The 1813 Holey Dollar
The Holey Dollar is the nation’s first coin struck in 1813 under the direction of Governor Lachlan Macquarie. It is a classic Australian coin rarity with timeless appeal
As the nation’s very first coin, it is one of the most influential in the Australian rare coin market. That it was created from a coin of the Spanish Empire means that its influence extends to international markets.
The British Government had no capacity to supply Macquarie with metal blanks to create Australia’s first coinage so, he improvised and ordered 40,000 Spanish Silver Dollars - foreign coinage - to use as his substitute for blanks.
Macquarie enlisted the services of William Henshall, a convicted forger, to cut a hole in each dollar thereby creating two silver pieces out of one. The donut shaped silver piece was over stamped around the edge of the hole with the date 1813 and New South Wales and became the Holey Dollar with a monetary value of five shillings.
The small disc that fell out of the centre of the silver dollar was over stamped with the date 1813, New South Wales and a Crown and became the Dump. Its monetary value was fifteen pence.
The shipment of 40,000 Spanish Silver Dollars was converted into 39,910 Holey Dollars and 39,910 Dumps. Spoilage, mishaps during the minting process, and specimens sent to Great Britain as an official record of the striking account for the missing coins.
In creating two coins out of one, Macquarie effectively doubled the money supply. And increased the total worth of the shipment of 40,000 coins by 25 per cent.
The Holey Dollars and the Dumps were demonetised in 1829 with the vast majority recalled and melted down.
Today there are approximately 200 Holey Dollars held by private collectors with perhaps 100 held in museums. The figure '200' is the critical one for collectors. The original mintage of 39,910 is to a certain extent irrelevant.
The availability of 200 Holey Dollars, of varying qualities and varying prices, means that if a collector passes on an example in one particular year, he/she is quite likely to see another within two years … the downside being that prices will most likely have risen in the intervening time.
It is open to debate as to whether the Holey Dollars and Dumps solved the penal colony’s currency crisis. There is no debate however that the issuing of Australia’s first coinage symbolised the changing dynamics of the penal colony.
New South Wales had started out in 1788 as a jail, a repository for miscreants, under the governorship of Captain Arthur Phillip. It had emerged some twenty-five years later as a thriving economy requiring a formal medium of exchange to support a burgeoning commercial hub.
Sold January 2020. Price $480,000.
The first step in the task of acquiring a Holey Dollar is to set your budget.
Holey Dollars are available in price ranges to suit all budgets, starting at $50,000 for a heavily circulated example up to the very best examples at $400,000-plus.
Quality is the prime force in determining the value of a Holey Dollar, but it is not the only force in setting a value.
And herein lies the intrigue of the coin.

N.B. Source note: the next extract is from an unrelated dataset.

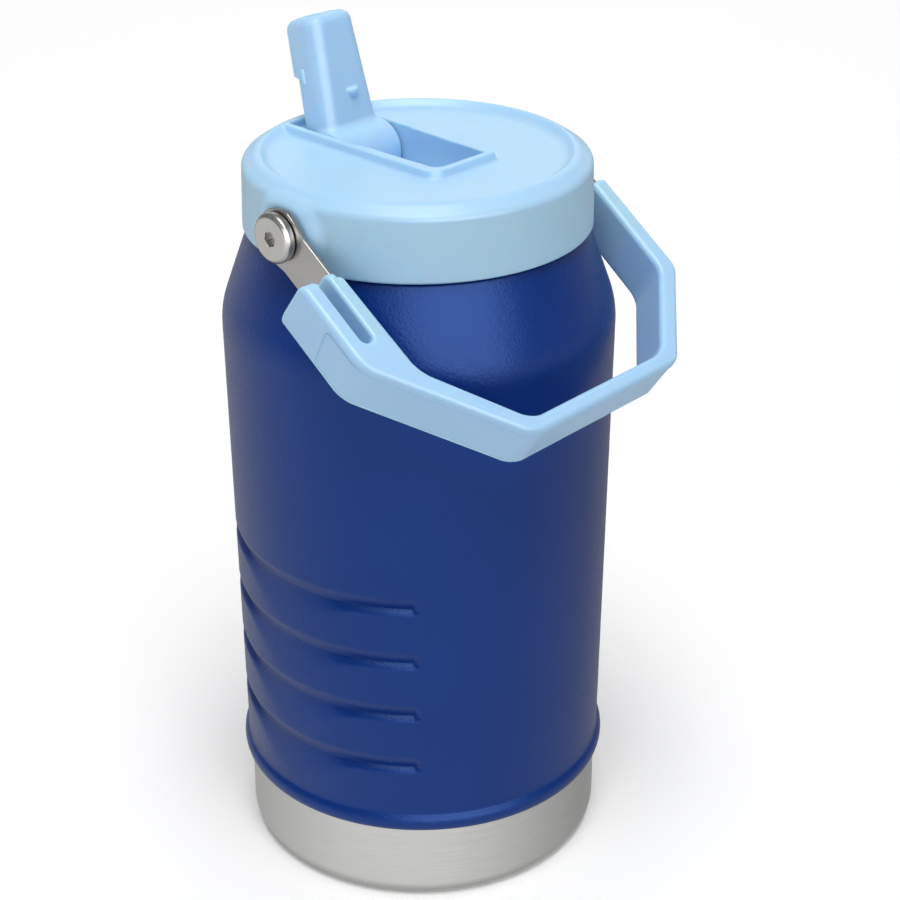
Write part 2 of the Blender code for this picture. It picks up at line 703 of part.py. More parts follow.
def make_straw():
    plate_foot = PLUG_BOTTOM - GAP
    plate_top = PLUG_BOTTOM + PLUG_WALL + GAP
    profile = [
        (TUBE_PORT_RADIUS + GAP, ADAPTOR_TOP),
        (TUBE_PORT_RADIUS + GAP, TUBE_PORT_BOTTOM - GAP),
        (ADAPTOR_BORE, TUBE_PORT_BOTTOM - GAP),
        (ADAPTOR_BORE, STRAW_TOP + GAP),
        (STRAW_RADIUS + GAP, STRAW_TOP + GAP),
        (STRAW_RADIUS + GAP, ADAPTOR_BOTTOM),
        (ADAPTOR_SLEEVE, ADAPTOR_BOTTOM),
        (ADAPTOR_SLEEVE, ADAPTOR_FLANGE_BOTTOM),
        (ADAPTOR_FLANGE, ADAPTOR_FLANGE_BOTTOM),
        (ADAPTOR_FLANGE, plate_foot),
        (ADAPTOR_WAIST, plate_foot),
        (ADAPTOR_WAIST, plate_top),
        (ADAPTOR_FLANGE - 0.0002, plate_top),
        (ADAPTOR_FLANGE - 0.0002, ADAPTOR_SHOULDER),
        (ADAPTOR_TOP_RADIUS, ADAPTOR_SHOULDER + 0.0010),
        (ADAPTOR_TOP_RADIUS, ADAPTOR_TOP),
    ]
    adaptor = add_object("straw_adaptor", moved(revolve(profile, SMALL_SIDES), (0, PORT_Y, 0)))
    paint(adaptor, SILICONE, 0.6)

    tube = [(STRAW_BORE, STRAW_BOTTOM), (STRAW_RADIUS, STRAW_BOTTOM)]
    tube += [(STRAW_RADIUS, STRAW_TOP), (STRAW_BORE, STRAW_TOP)]
    straw = add_object("straw", moved(revolve(tube, SMALL_SIDES), (0, PORT_Y, 0)))
    paint(straw, (0.80, 0.86, 0.90), 0.15)


def lay_on_pivot(obj, side):
    """Lays a piece made along Z outwards along X from the pivot line."""
    obj.location = (0, 0, PIVOT_Z)
    obj.rotation_euler = (0, side * math.pi / 2, 0)


def make_pivots():
    head_foot = STRAP_INNER + STRAP_THICKNESS + GAP
    washer_low = BOSS_FACE + GAP
    washer_high = washer_low + WASHER_THICKNESS
    bolt_profile = [
        (0, BOLT_FACE - BOLT_SOCKET_DEPTH),
        (BOLT_SOCKET_RADIUS, BOLT_FACE - BOLT_SOCKET_DEPTH),
        (BOLT_SOCKET_RADIUS, BOLT_FACE),
        (BOLT_HEAD_RADIUS - BOLT_BEVEL, BOLT_FACE),
        (BOLT_HEAD_RADIUS, BOLT_FACE - BOLT_BEVEL),
        (BOLT_HEAD_RADIUS, head_foot),
        (BOLT_SHOULDER_RADIUS, head_foot),
        (BOLT_SHOULDER_RADIUS, washer_low),
        (BOLT_SHANK_RADIUS, washer_low),
        (BOLT_SHANK_RADIUS, BOLT_SHANK_START),
        (0, BOLT_SHANK_START),
    ]
    insert_profile = [
        (INSERT_BORE, INSERT_START),
        (INSERT_RADIUS, INSERT_START),
        (INSERT_RADIUS, INSERT_END),
        (INSERT_BORE, INSERT_END),
    ]
    washer_profile = [
        (WASHER_BORE, washer_low),
        (WASHER_RADIUS, washer_low),
        (WASHER_RADIUS, washer_high),
        (WASHER_BORE, washer_high),
    ]
    pieces = (
        ("pivot_bolt", bolt_profile, STEEL, 0.3, 24),
        ("pivot_insert", insert_profile, (0.70, 0.52, 0.25), 0.35, 16),
        ("pivot_washer", washer_profile, STEEL, 0.3, 24),
    )
    for name, profile, color, roughness, sides in pieces:
        left = add_object(f"{name}_left", revolve(profile, sides))
        lay_on_pivot(left, -1)
        paint(left, color, roughness, 1.0)
        right = bpy.data.objects.new(f"{name}_right", left.data)
        bpy.context.scene.collection.objects.link(right)
        lay_on_pivot(right, 1)


def spout_tube():
    """The tube from the side, in the (back, up) plane, widened to each side and narrowing to its tip."""
    tip = TUBE_LENGTH
    outline = [(TUBE_FRONT, 0), (TUBE_FRONT, tip - 0.0022), (TUBE_FRONT + 0.0022, tip)]
    outline += [(TUBE_BACK_HIGH - 0.0024, tip), (TUBE_BACK_HIGH, tip - 0.0022)]
    outline += [(TUBE_BACK_HIGH, TUBE_STEP + 0.0018), (TUBE_BACK_LOW, TUBE_STEP), (TUBE_BACK_LOW, 0)]
    bm = bmesh.new()
    sides = []
    for sign in (-1, 1):
        ring = []
        for back, up in outline:
            share = max(0.0, (up - DRUM_RADIUS) / (tip - DRUM_RADIUS))
            half = TUBE_HALF_FOOT + (TUBE_HALF_TIP - TUBE_HALF_FOOT) * share
            ring.append(bm.verts.new((sign * half, back, up)))
        sides.append(ring)
    bm.faces.new(sides[0])
    bm.faces.new(sides[1])
    for index in range(len(outline)):
        after = (index + 1) % len(outline)
        bm.faces.new((sides[0][index], sides[0][after], sides[1][after], sides[1][index]))
    return bm


def bore():
    """The drinking bore: up from the drum's underside, then along the middle of the tube."""
    path = ((0.0, -0.0110), (0.0036, 0.0030), (0.0051, TUBE_LENGTH + 0.002))
    bm = bmesh.new()
    rings = []
    for back, up in path:
        ring = arc((0, back), BORE_RADIUS, 0, 360, 16)[:-1]
        rings.append([bm.verts.new((x, y, up)) for x, y in ring])
    bm.faces.new(rings[0])
    bm.faces.new(rings[-1])
    for ring, following in zip(rings, rings[1:]):
        for index in range(len(ring)):
            after = (index + 1) % len(ring)
            bm.faces.new((ring[index], ring[after], following[after], following[index]))
    return bm


def make_spout():
    pivot = bpy.data.objects.new("spout_pivot", None)
    bpy.context.scene.collection.objects.link(pivot)
    pivot.location = (0, SPOUT_Y, SPOUT_Z)
    pivot.rotation_euler = (-SPOUT_LEAN, 0, 0)

    obj = add_object("spout", spout_tube(), pivot)
    bevel(obj, TUBE_EDGE, 2, 50)
    drum = along_x(cylinder(DRUM_RADIUS, -DRUM_HALF, DRUM_HALF, sides=32))
    trunnions = along_x(cylinder(TRUNNION_RADIUS, -TRUNNION_HALF, TRUNNION_HALF))
    nub = bmesh.new()
    bmesh.ops.create_uvsphere(nub, u_segments=12, v_segments=6, radius=NUB_RADIUS)
    moved(nub, (NUB_X, TUBE_FRONT, NUB_HEIGHT_ON_TUBE))
    ribs = box(RIB_LOW, RIB_HIGH)
    join(
        obj,
        add_object("drum", drum, pivot),
        add_object("trunnions", trunnions, pivot),
        add_object("vent_nub", nub, pivot),
        add_object("detent_ribs", ribs, pivot),
    )
    mouth = box(
        (-MOUTH_HALF, MOUTH_FRONT, TUBE_LENGTH - MOUTH_DEPTH),
        (MOUTH_HALF, MOUTH_BACK, TUBE_LENGTH + MOUTH_DEPTH),
    )
    cut(obj, add_object("spout_bore", bore(), pivot), add_object("mouth", mouth, pivot))
    paint(obj, SKY, 0.42)


def grip_outline():
    """The grip seen square on: (x, distance from the pivot line). Only its left arm carries the hook."""
    right = [
        (GRIP_SIDE_INNER, GRIP_START),
        (GRIP_SIDE_OUTER, GRIP_START),
        (GRIP_SIDE_OUTER, GRIP_BEND + 0.0025),
        (GRIP_FRONT_HALF, GRIP_FRONT_OUTER),
    ]
    hook = [
        (-GRIP_FRONT_HALF, GRIP_FRONT_OUTER),
        (-HOOK_FACE, HOOK_BEND),
        (-HOOK_FACE, HOOK_START + HOOK_CORNER),
        (-HOOK_FACE + HOOK_CORNER, HOOK_START),
        (-SLOT_OUTER, HOOK_START),
    ]
    middle = (SLOT_OUTER + SLOT_INNER) / 2
    slot_end = arc((-middle, SLOT_END), (SLOT_OUTER - SLOT_INNER) / 2, 180, 0, 6)
    inside = [
        (-SLOT_INNER, GRIP_START),
        (-GRIP_SIDE_INNER, GRIP_START),
        (-GRIP_SIDE_INNER + 0.0006, GRIP_TAPER_END),
        (-GRIP_SIDE_INNER + 0.0012, GRIP_BEND),
        (-GRIP_FRONT_INNER_HALF, GRIP_FRONT_INNER),
        (GRIP_FRONT_INNER_HALF, GRIP_FRONT_INNER),
        (GRIP_SIDE_INNER - 0.0012, GRIP_BEND),
        (GRIP_SIDE_INNER - 0.0006, GRIP_TAPER_END),
    ]
    return right + hook + slot_end + inside


def strap_mesh(side):
    """A flat strap with a round eye at the pivot, from there straight into the grip."""
    meet = math.degrees(math.asin(STRAP_HALF_WIDTH / STRAP_EYE_RADIUS))
    corner = STRAP_CORNER
    outline = arc((0, 0), STRAP_EYE_RADIUS, -90 + meet, 270 - meet, 20)
    outline += [(-STRAP_HALF_WIDTH, -STRAP_END + corner), (-STRAP_HALF_WIDTH + corner, -STRAP_END)]
    outline += [(STRAP_HALF_WIDTH - corner, -STRAP_END), (STRAP_HALF_WIDTH, -STRAP_END + corner)]
    bm = prism(outline, STRAP_INNER, STRAP_INNER + STRAP_THICKNESS)
    # (across, along, outwards) to (x, y, z)
    turn = Matrix(((0, 0, side), (0, 1, 0), (1, 0, 0)))
    bmesh.ops.transform(bm, matrix=turn.to_4x4(), verts=bm.verts)
    return bm


def make_handle():
    pivot = bpy.data.objects.new("handle_pivot", None)
    bpy.context.scene.collection.objects.link(pivot)
    pivot.location = (0, 0, PIVOT_Z)
    pivot.rotation_euler = (HANDLE_TILT, 0, 0)

    outline = [(x, -along) for x, along in grip_outline()]
    grip = add_object("handle_grip", prism(outline, -GRIP_HALF_WIDTH, GRIP_HALF_WIDTH), pivot)
    bevel(grip, GRIP_EDGE, 2, 60)
    for name, side in (("left", -1), ("right", 1)):
        low, high = sorted((side * (STRAP_INNER - GAP), side * (STRAP_INNER + STRAP_THICKNESS + GAP)))
        reach = STRAP_HALF_WIDTH + GAP
        socket = box((low, -STRAP_END - GAP, -reach), (high, -SOCKET_START, reach))
        cut(grip, add_object(f"strap_socket_{name}", socket, pivot))
    paint(grip, SKY, 0.42)

    for name, side in (("left", -1), ("right", 1)):
        strap = add_object(f"handle_strap_{name}", strap_mesh(side), pivot)
        hole = along_x(cylinder(STRAP_HOLE_RADIUS, -0.070, 0.070))
        cut(strap, add_object(f"strap_hole_{name}", hole, pivot))
        paint(strap, STEEL, 0.35, 1.0)


def main():
    clear_scene()
    make_outer_shell()
    make_base()
    make_inner_vessel()
    make_gasket()
    make_lid_shell()
    make_lid_plug()
    make_spout_seal()
    make_vent_valve()
    make_straw()
    make_pivots()
    make_spout()
    make_handle()


main()
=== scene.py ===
"""Looks of the insulated water jug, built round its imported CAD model.

Shapes are worked out in millimetres in the CAD model's own frame, and turned into metres when a
mesh is made. The moulded and pressed pieces are given as signed distances: below zero inside the
piece, above zero outside.
"""

import math

import bmesh
import bpy
import numpy as np
from mathutils import Matrix, Vector


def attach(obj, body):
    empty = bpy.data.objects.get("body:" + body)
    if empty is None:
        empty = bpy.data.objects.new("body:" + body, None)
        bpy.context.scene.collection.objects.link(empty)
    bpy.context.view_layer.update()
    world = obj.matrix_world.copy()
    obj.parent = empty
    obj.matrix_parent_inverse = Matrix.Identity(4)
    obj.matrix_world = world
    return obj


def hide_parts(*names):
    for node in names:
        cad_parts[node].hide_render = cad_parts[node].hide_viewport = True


MM = 0.001

# Camera
CAMERA_PLACE = (-447.0, -447.0, 458.35)
CAMERA_RIGHT = (0.69518, -0.71883, -0.00244)
CAMERA_UP = (0.32687, 0.31309, 0.89170)
CAMERA_FORWARD = (0.64022, 0.62069, -0.45262)
CAMERA_LENS = 85.5
CAMERA_SENSOR = 36.0
CAMERA_CLIP = (0.05, 20)

# Even light from above the horizon, and light from below it, which stands in for the floor
WORLD_LIGHT = 0.30
WORLD_LOW = (0.36, 1.50)  # strength of the light from below, on its dim side and on its bright side
WORLD_LOW_SIDE = (-0.90, -0.42, 0.0)  # direction of its bright side
WORLD_DOWN = 0.8  # share of that strength that comes from straight below
WORLD_STEEP = -0.35  # height, on a unit sphere, where it starts to fall to that share
WORLD_HORIZON = 0.06  # half the height of the soft change between the two lights

# Area lights: azimuth and elevation in degrees (azimuth 0 is in front, -90 on the left), distance,
# size, watts, and whether the light falls on matt surfaces or only shows up as a reflection
LIGHT_AIM = (0, 0, 150)
LIGHTS = (
    ("key", -42, 75, 4000, (2200, 2800), 145.0, True),
    ("front", -25, 20, 1400, (1700, 1100), 29.0, False),
    ("back", 135, 25, 1600, (1600, 800), 2.6, True),
)
FLOOR_REACH = 6.0
FLOOR_DROP = 0.0002  # how far the floor lies under the jug, so that the two don't flicker

# Meshing
PROBE = 0.02  # how far a field is looked at on either side of a point to find its slope
FLAT = 1e-9  # a normal shorter than this has no direction
MERGE = 1e-7  # points closer than this many metres are one
SHARP_EDGE = math.radians(38)
FILLET_STEPS = 6

# Steel body
WALL = 0.6
BASE_RADIUS = 60.2
BASE_CORNER = 5.5
BASE_TOP = 28.0
BASE_RIM_RADIUS = 59.6
BASE_RIM_TOP = 33.6
DISC_RADIUS = 33.0
DISC_THICKNESS = 1.2
DISC_RECESS = 1.5
PORT_RADIUS = 1.6
BASE_EDGE = 0.25
BASE_RINGS = (9.0, 14.0, 20.0, 26.0)
BASE_STEP = 0.2  # how far the cup's top edge turns in before the rim
LOW_WALL = (61.1, 35.4)  # (radius, height) where the wall starts above the bead
BEAD = (
    (60.6, 28.2),
    (61.25, 28.3),
    (61.85, 28.7),
    (62.3, 29.4),
    (62.55, 30.3),
    (62.6, 31.2),
    (62.5, 32.1),
    (62.2, 32.9),
    (61.8, 33.5),
    (61.45, 33.9),
    (61.22, 34.25),
    (61.12, 34.7),
)
BEAD_END = 34  # below this height the wall's inside follows the bead
SHOULDER = (63.0, 191.8)
CONE_TOP = (53.6, 218.3)
NECK_RADIUS = 49.2
NECK_FOOT = 221.2
NECK_TOP = 233.7
SHOULDER_ROUND = 28.0
CONE_ROUND = 1.6
NECK_ROUND = 1.2
BODY_SIDES = 288
INNER_SIDE = 2.8  # from the wall's outside to its inside, at the grooves
INNER_LOW = 40  # heights between which the wall's inside is straight
INNER_HIGH = 170
WALL_TOP = 178  # the wall has no rings of its own above this
PLAIN_START = 121  # height above the grooves where the rings are evenly spaced
PLAIN_STEP = 4.0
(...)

Lachlan Macquarie imported 40,000 Spanish Silver dollars to create Australia’s first coins. The order was not date specific, so any date would do. Any monarch would suffice, Charles III, Charles IV, Ferdinand VI or Ferdinand VII.
Nor did Macquarie purchase the coins direct from a particular mint. The shipment was ordered from the East India Company and came from Madras comprised of coins struck in the Spanish colonies of Mexico, Peru and Bolivia with some even sourced from the motherland, Spain.
And the dollars all came at different quality levels, with the majority well worn.
So, if you are trying to work through the value of a Holey Dollar, you have to consider the rarity of the monarch, because some monarchs appear more frequently than others. Holey Dollars featuring the portrait of Charles IV are the most readily available, followed by Charles III, Ferdinand VII with the Ferdinand VI Holey Dollar unique.
Also a consideration, the rarity of the mint, for some mints were prolific producers of silver dollars, while others were lean on production. Holey Dollars created from silver dollars sourced from the Mexico Mint are the most readily available, followed by the Lima Mint in Peru, Potosi Mint in Bolivia, with the Madrid Mint unique in private hands.
And lastly, there is the overwhelming issue of quality.
The Holey Dollar is one of Australia's most desirable coins. Talk to those fortunate enough to own one, either private collectors or institutions such as Macquarie Bank, National Museum of Australia and the Mitchell Library, and they will tell you that the Holey Dollar is viewed as the jewel in their collection.
Of the 200 Holey Dollars that are available to collectors, the chart below indicates the percentage of Holey Dollars found at each quality level.
It is noted that most Holey Dollars are today found well-worn with many looking like a tap washer.
The reason is simply that no quality parameters were set on Macquarie’s shipment of 40,000 silver dollars.
That and the extensive use of the silver dollar as an international trading coin meant that most of the coins imported by Macquarie were well worn.
As you would expect, a reduced availability correlates to an increase in price.